Но если так, то превосходство науки — не более чем предрассудок. «Наука не выделяется в положительную сторону своим методом, ибо такого метода не существует; она не выделяется и своими результатами: нам известно, чего добилась наука, однако у нас нет ни малейшего представле­ния о том, чего могли бы добиться другие традиции. Это мы еще должны выяснить»'. Не исключено, что шаманские пляски дождя вызовут более обильные осадки, чем современная метео-ракета. Но чтобы убедиться в этом (или обратном), надо дать равный шанс всем традициям.

Таков итог философской критики позитивистской традиции. От убеж­денности во всесилии науки, основанной на вере в ее Метод, большинство философов пришло к горькому выводу об отсутствии универсального алго­ритма получения достоверного знания и довольно скромных возможностях влиять на судьбы общества собственно научными методами. Позитивизм окончательно распался и его место занял конгломерат различных концеп­ций, объединенных под рубрикой постпозитивизма. Приставка «пост» (как и в случае с постимпрессионизмом, постмодернизмом, посткейнсианством, посткоммунистическим обществом и т. д.) наводит на мысль о неко­торой аморфности концепции и периоде безвременья, когда старое миро­воззрение уже стало достоянием истории, а новое, хотя и сохранило опре­деленную связь со своим предшественником (преимущественно негатив­ную), но еще не сложилось и контуры его туманны.

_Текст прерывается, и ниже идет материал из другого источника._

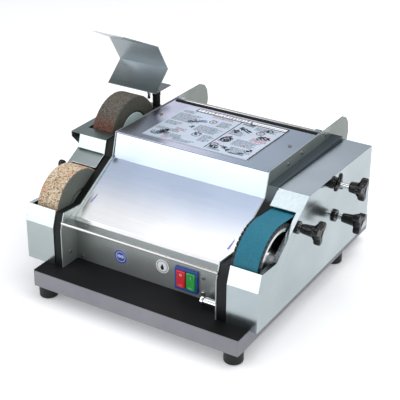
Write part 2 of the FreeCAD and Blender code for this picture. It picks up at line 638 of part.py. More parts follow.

Несмотря на полную, казалось бы, разноголосицу в философии науки, противоречия между ее концепциями в конечном счёте сводятся к извеч­ному вопросу о роли мышления и опыта в процессе научного познания. На протяжении всей истории науки в ней существуют две противополож­ные традиции — рационализм, согласно которому путь к знанию лежит через разум (Р. Декарт), и эмпиризм, видящий источник знания в опыте (Ф. Бэкон). Временами эти традиции находили путь к компромиссу, а иногда сталкивались в непримиримом противоречии. Позитивизм претен­довал на то, чтобы раз и навсегда покончить со спором рационализма и эмпиризма в философии. В экономической теории аналогичную роль по­пыталась взять на себя «методология позитивной экономической науки».